The proposed ViTCol classification and PUTS segmentation methods can be used in areas other than early diagnosis of endoscopic CRC. In particular, cancer diagnosis imaging modalities in which the tumor is concentrated in a given area could benefit from the method proposed in this study. One such application could be the ultrasound-based early detection of breast cancer. In ultrasound-based early breast cancer detection, the identification of lesions as benign and malignant, and extracting the tumor part from the image, is crucial. The proposed ViTCol and PUTS methods could play a significant role in this task. Moreover, the proposed approach may also be applicable to histopathological image-based cancer diagnosis. In histopathology-based cancer diagnosis, whole-slide images, which are large in size, are used to determine the state of the disease. Studies in this area utilize patches made from whole slide images because the whole slide images possess large pixel sizes that are challenging to process, making them computationally expensive, and the important parts of whole slide images to determine the state of disease can be determined using a portion of the whole slide image. The approach proposed in this study may help tackle this challenge while improving performance.

This study introduced novel deep learning methods, ViTCol, for endoscopic pathological findings classification, and PUTS for endoscopic polyp segmentation, both integrating a Spatial Transformer Network (STN) for localization enhancement. The utilization of STN offers two key advantages: weakly supervised localization and consistency-based regularization. This enables the models to identify and localize objects within images without relying on precise annotations, enhancing performance by enforcing consistency across data samples or augmentations.
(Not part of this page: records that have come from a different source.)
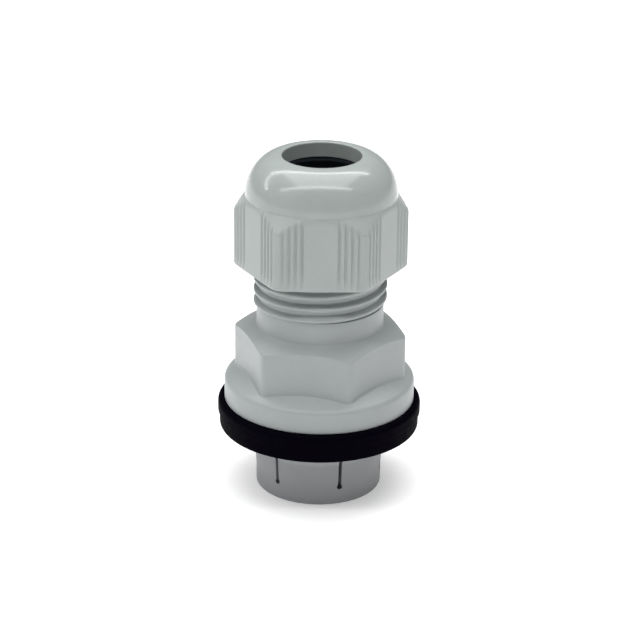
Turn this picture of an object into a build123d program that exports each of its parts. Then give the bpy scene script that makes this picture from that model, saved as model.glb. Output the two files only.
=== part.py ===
from build123d import *
import os
from math import cos, radians, sin

# Snap-in cable gland for a 20 mm entry hole, all sizes in millimetres.
# Origin: centre of the spigot's lower rim. +Z runs up the cable bore, -Y is the front.

os.makedirs("parts", exist_ok=True)

# ---------------------------------------------------------------- driving dimensions

ACROSS_FLATS = 24.0            # both hexagons, one 24 mm spanner
OVERSIZE = 1.0                 # how far a trimming shape reaches past what it trims
SELECT_MARGIN = 0.1            # allowance when edges are chosen by height

# spigot and its locking crown
SPIGOT_R = 9.95                # enters a 20.3 mm hole
SPIGOT_CHAMFER = 0.35
STEM_R = 8.45                  # inner tube that carries the crown
STEM_BOTTOM = 0.6
PASSAGE_R = 6.9                # cable passage through the body
PASSAGE_MOUTH_R = 7.4
PASSAGE_MOUTH_TOP = 1.1
CROWN_RING_TOP = 3.0
FINGER_COUNT = 6
FINGER_GAP = 0.15              # room for the bend at a finger's root
FINGER_INNER_R = 9.15
FINGER_FLARE_R = 10.2          # outside of a finger just below its tooth
FINGER_TOP = 8.05
TOOTH_R = 10.55
TOOTH_BOTTOM = 7.0
TOOTH_LAND = 0.35              # upright face at the tooth's edge
SLIT_WIDTH = 0.55
SLIT_RELIEF_R = 0.45

# flange seal
SEAL_BOTTOM = 10.15
SEAL_LIP_BOTTOM = 12.5
SEAL_R = 15.8
SEAL_LIP_R = 16.07
SEAL_BORE_R = 10.1
SEAL_ROUND = 0.4
SEAL_STEP_ROUND = 0.2

# body
LAND_BOTTOM = 8.5              # full-diameter land above the fingers
FLANGE_BOTTOM = 14.7
FLANGE_TOP = 18.25             # at the rim; the top is a shallow cone
FLANGE_CONE_TOP = 20.5         # where that cone meets the collar's radius
FLANGE_R = 15.03
FLANGE_ROUND = 0.7
FLANGE_CHAMFER = 0.1
BODY_HEX_TOP = 25.8
BODY_HEX_SINK = 0.5            # how far the hexagon's foot is sunk into the flange
BODY_HEX_TURN = -10.0          # body flats lie 10 degrees round from the nut's
BODY_CORNER_R = 13.64
HEX_ROUND = 0.35
COLLAR_BOTTOM = 27.3
COLLAR_TOP = 31.0
COLLAR_R = 9.97
COLLAR_CHAMFER = 0.2
NECK_TOP = 41.0
NECK_BORE_R = 8.35
NECK_BORE_BOTTOM = 36.5

# neck thread, right-handed, one start
PITCH = 1.9
THREAD_ROOT_R = 9.75
THREAD_CREST_R = 10.45
THREAD_START_GAP = 0.05        # the ridge is cut off just above the collar
THREAD_LEAD_IN = 0.9           # height over which the ridge fades at the neck's top
THREAD_FADE = 0.1              # depth below the root at which it has faded
THREAD_START = 180.0           # direction in which the helix starts, at the left
FRONT_CREST_Z = 33.47          # height of a crest at the front
RIDGE_BASE = 1.3
RIDGE_TIP = 0.55
RIDGE_SINK = 0.3               # share of its height that a ridge's foot is sunk
CREST_ROUND = 0.2

# clamping cage
CAGE_SLEEVE_BOTTOM = 37.2
CAGE_INNER_R = 7.8
CAGE_RIM_R = 9.3
CAGE_RIM_TOP = 41.8
LAMELLA_COUNT = 8
LAMELLA_GAP = 0.3              # room for the bend at a lamella's root
LAMELLA_OUTER_R = 9.1
LAMELLA_INNER_R = 8.1
LAMELLA_TOP = 47.5
LAMELLA_BEVEL = 0.35
LAMELLA_INNER_BEVEL = 0.2
LAMELLA_SLOT_ROOT = 1.0
LAMELLA_SLOT_TIP = 1.9

# sealing insert
INSERT_BOTTOM = 36.55
INSERT_BORE_R = 5.85
INSERT_R = 7.65
INSERT_TIP_R = 6.6
INSERT_TAPER_BOTTOM = 41.8
INSERT_TOP = 47.3
INSERT_ROUND = 0.25
INSERT_RIB_HEIGHTS = (38.6, 40.0)
INSERT_RIB_WIDTH = 0.7
INSERT_RIB_PROUD = 0.1

# dome nut
NUT_BOTTOM = 37.0
NUT_CORNER_R = 13.5
NUT_FOOT_BEVEL = 0.25
NUT_CHAMFER_BOTTOM = 46.1
DOME_BASE = 48.6
DOME_BASE_R = 11.8
DOME_TOP = 54.9
DOME_CREST_R = 6.44            # radius of the circle where the dome is highest
ENTRY_R = 6.12
ENTRY_ROUND = 0.29
LIP_BOTTOM = 52.45
NUT_THREAD_R = 10.65
NUT_RIDGE_TIP_R = 10.0
NUT_THREAD_BOTTOM = 37.6
NUT_THREAD_TOP = 42.6
NUT_LEAD_IN = 0.4
NUT_TRAVEL = 2 * PITCH         # two turns, downward
CAVITY_TOP = NECK_TOP + NUT_TRAVEL + 0.4
CONE_START = 47.0
CONE_START_R = 10.43
CONE_END_R = 8.6

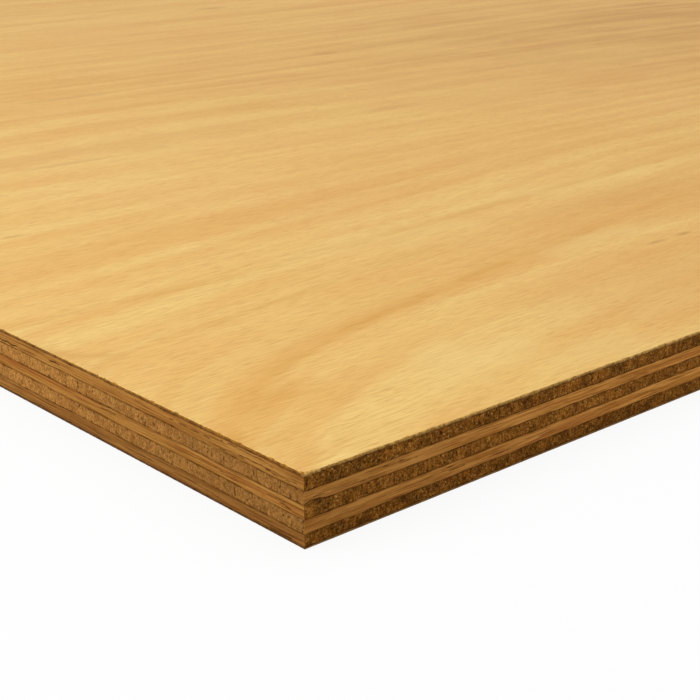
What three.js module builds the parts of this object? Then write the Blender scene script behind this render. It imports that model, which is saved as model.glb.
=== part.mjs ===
import * as THREE from "three";

// A plywood sheet lying flat, in millimetres. X runs along the grain of the face veneer,
// Y across it, and Z up. The origin is at the middle of the underside.

// The sheet, trimmed square.
const sheetLength = 2440;
const sheetWidth = 1220;

// Its layers. The outer veneers are what sanding leaves of a thin decorative peel.
const outerVeneer = 0.5;
const innerVeneer = 3.25;
const glueFilm = 0.125;

// Finishes. A ply shows long grain on the two edges it runs along, and end grain on the others.
const finishes = {
  faceWood: { color: "#e6be7c", roughness: 0.55, metalness: 0 },
  backWood: { color: "#c79a5f", roughness: 0.65, metalness: 0 },
  longGrain: { color: "#ab7a44", roughness: 0.8, metalness: 0 },
  crossGrain: { color: "#7d5729", roughness: 0.85, metalness: 0 },
  phenolicGlue: { color: "#3a2415", roughness: 0.6, metalness: 0 },
};

// The lay-up, from the back of the sheet to its face. The plies cross at right angles and
// mirror each other about the centre one, so that the sheet stays flat.
const plies = [
  { name: "back_veneer", thickness: outerVeneer, finish: finishes.backWood },
  { name: "lower_crossband", thickness: innerVeneer, finish: finishes.crossGrain },
  { name: "lower_long_ply", thickness: innerVeneer, finish: finishes.longGrain },
  { name: "centre_crossband", thickness: innerVeneer, finish: finishes.crossGrain },
  { name: "upper_long_ply", thickness: innerVeneer, finish: finishes.longGrain },
  { name: "upper_crossband", thickness: innerVeneer, finish: finishes.crossGrain },
  { name: "face_veneer", thickness: outerVeneer, finish: finishes.faceWood },
];

// One saw cut trims every layer, so all of them have the same outline.
function trimmedLayer(name, underside, top, finish) {
  const section = new THREE.Shape();
  section.moveTo(-sheetLength / 2, underside);
  section.lineTo(sheetLength / 2, underside);
  section.lineTo(sheetLength / 2, top);
  section.lineTo(-sheetLength / 2, top);
  section.closePath();

  const layer = new THREE.Mesh(
    new THREE.ExtrudeGeometry(section, { depth: sheetWidth, bevelEnabled: false }),
    new THREE.MeshStandardMaterial(finish),
  );
  layer.name = name;
  layer.rotation.x = Math.PI / 2; // stands the section up, so that it runs out along Y
  layer.position.y = sheetWidth / 2;
  return layer;
}

// Lays the plies up with a glue film in each joint. A layer starts at the very height
// where the one under it ends, so they meet face to face.
function laidUpSheet() {
  const sheet = new THREE.Group();
  let height = 0;

  function lay(name, thickness, finish) {
    const top = height + thickness;
    sheet.add(trimmedLayer(name, height, top, finish));
    height = top;
  }

  plies.forEach((ply, joint) => {
    if (joint > 0) lay(`glue_line_${joint}`, glueFilm, finishes.phenolicGlue);
    lay(ply.name, ply.thickness, ply.finish);
  });
  return sheet;
}

export default laidUpSheet();
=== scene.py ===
import math

import bmesh
import bpy
from mathutils import Matrix, Vector, noise


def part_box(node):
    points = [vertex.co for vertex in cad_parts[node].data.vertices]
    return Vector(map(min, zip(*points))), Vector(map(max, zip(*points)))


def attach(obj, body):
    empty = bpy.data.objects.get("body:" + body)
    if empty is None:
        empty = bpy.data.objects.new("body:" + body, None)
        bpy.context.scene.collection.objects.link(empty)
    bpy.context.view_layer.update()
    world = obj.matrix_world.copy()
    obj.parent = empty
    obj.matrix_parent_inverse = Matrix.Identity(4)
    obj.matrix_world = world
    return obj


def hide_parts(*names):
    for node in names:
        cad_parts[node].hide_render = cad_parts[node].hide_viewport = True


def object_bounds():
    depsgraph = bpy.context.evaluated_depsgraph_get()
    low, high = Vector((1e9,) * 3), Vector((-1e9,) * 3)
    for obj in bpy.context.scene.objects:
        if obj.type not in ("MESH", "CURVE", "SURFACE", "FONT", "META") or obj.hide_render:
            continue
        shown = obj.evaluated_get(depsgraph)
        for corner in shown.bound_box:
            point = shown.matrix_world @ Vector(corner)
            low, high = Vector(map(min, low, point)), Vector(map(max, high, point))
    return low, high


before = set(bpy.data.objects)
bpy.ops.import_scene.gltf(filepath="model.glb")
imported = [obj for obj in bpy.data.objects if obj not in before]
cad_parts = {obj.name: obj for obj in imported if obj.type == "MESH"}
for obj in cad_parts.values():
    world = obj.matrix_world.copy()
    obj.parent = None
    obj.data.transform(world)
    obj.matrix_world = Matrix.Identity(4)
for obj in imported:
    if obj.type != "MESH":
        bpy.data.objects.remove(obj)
cadLow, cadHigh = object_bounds()
boxes = {node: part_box(node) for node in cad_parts}
layers = sorted(boxes, key=lambda node: boxes[node][0].z)  # from the back veneer up
nearCorner = Vector((cadLow.x, cadLow.y, cadHigh.z))  # the corner that is looked at closely
mm = 0.001
perMetre = 1000     # mm in a metre, for the patterns that are laid out in mm
hair = 1e-7         # metres: a shorter step counts as none
sliver = 0.01       # the share of a layer's height that counts as none
print("frame loaded:", len(layers), "layers")


def linear(hexColour):
    channels = [int(hexColour[i:i + 2], 16) / 255 for i in (1, 3, 5)]
    return [c / 12.92 if c <= 0.04045 else ((c + 0.055) / 1.055) ** 2.4 for c in channels] + [1]


def addNode(tree, kind, inputs=None, **settings):
    # Among the inputs, a node stands for its first output.
    node = tree.nodes.new("ShaderNode" + kind)
    for name, value in settings.items():
        setattr(node, name, value)
    for key, value in (inputs or {}).items():
        if isinstance(value, bpy.types.Node):
            value = value.outputs[0]
        if isinstance(value, bpy.types.NodeSocket):
            tree.links.new(value, node.inputs[key])
        else:
            node.inputs[key].default_value = value
    return node


def newMaterial(name):
    material = bpy.data.materials.new(name)
    material.use_nodes = True
    material.node_tree.nodes.clear()
    return material, material.node_tree


def fallOff(tree, distance, reach):
    # Falls from 1 towards 0 over about that reach.
    share = addNode(tree, "Math", {0: distance, 1: -1 / reach}, operation="MULTIPLY")
    return addNode(tree, "Math", {0: share}, operation="EXPONENT")


def marked(tree, wood, place, form, tint, amount):
    # Lays marks of one tint over a wood colour. Noise gives them their form.
    size, detail, roughness, start, end = form
    cloud = addNode(tree, "TexNoise", {"Vector": place, "Scale": 1 / size, "Detail": detail,
                                       "Roughness": roughness})
    mask = addNode(tree, "MapRange", {"Value": cloud, "From Min": start, "From Max": end,
                                      "To Max": amount})
    return addNode(tree, "Mix", {0: mask, 6: wood, 7: linear(tint)}, data_type="RGBA").outputs[2]


def grainNoise(tree, place, shift, length, width, depth, detail, roughness=0.5):
    # Noise that is drawn out along the grain.
    drawn = addNode(tree, "Mapping", {"Vector": place, "Location": shift,
                                      "Scale": (1 / length, 1 / width, 1 / depth)})
    return addNode(tree, "TexNoise", {"Vector": drawn, "Scale": 1, "Detail": detail,
                                      "Roughness": roughness})


def softOval(tree, place, oval, stray, rim, inside, outside=0):
    # Fades from one value in the middle of an oval to another outside it. The rim is given in radii.
    x, y, length, width = oval
    disc = addNode(tree, "Mapping", {"Vector": place, "Scale": (2 / length, 2 / width, 0),
                                     "Location": (-2 * (x + stray[0]) / length,
                                                  -2 * (y + stray[1]) / width, 0)})
    away = addNode(tree, "VectorMath", {0: disc}, operation="LENGTH")
    return addNode(tree, "MapRange", {"Value": away.outputs["Value"], "From Min": rim[0],
                                      "From Max": rim[1], "To Min": outside, "To Max": inside},
                   interpolation_type="SMOOTHSTEP")


def smoothStep(value, start, end):
    t = min(max((value - start) / (end - start), 0), 1)
    return t * t * (3 - 2 * t)


def ripple(x, y, pattern):
    # Smooth noise between -1 and 1. Each pattern number gives another one.
    return noise.noise(Vector((x, y, pattern)))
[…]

The findings highlight the versatility and effectiveness of the proposed methods beyond clinical colorectal cancer detection, suggesting potential applications in other cancer diagnosis modalities, such as ultrasound-based breast cancer detection and histopathology-based cancer diagnosis. By effectively localizing tumors and enhancing model performance, the approach holds promise for improving image-based diagnosis processes in clinical settings, aiding healthcare professionals in making informed decisions regarding cancer diagnosis and treatment.

6. Conclusions

We designed a novel deep learning method for colorectal cancer early detection using vision transformers. We employed a spatial transformer network for simple localization of tumor prior to the self-attention procedure of vision transformers. We incorporated other gastrointestinal pathological findings that increase the risk of colorectal cancer in our early detection problem in contrast to previous works that only focus on polyp identification. Our classification and segmentation tasks were evaluated on three publicly available endoscopy image datasets. The proposed method achieved superior performance both on the classification and segmentation tasks outperforming state-of-the-art convolutional neural network- and vision transformer-based deep learning approaches in terms of every metric applied. The conventional vision transformer approach often faces lack of localization, and our approach resolved this problem using the spatial transformer network for weakly localizing the tumor area. Our approach can make a significant contribution to image-based diagnosis processes in the clinical setting, assisting professionals in making the best choice regarding colorectal cancer.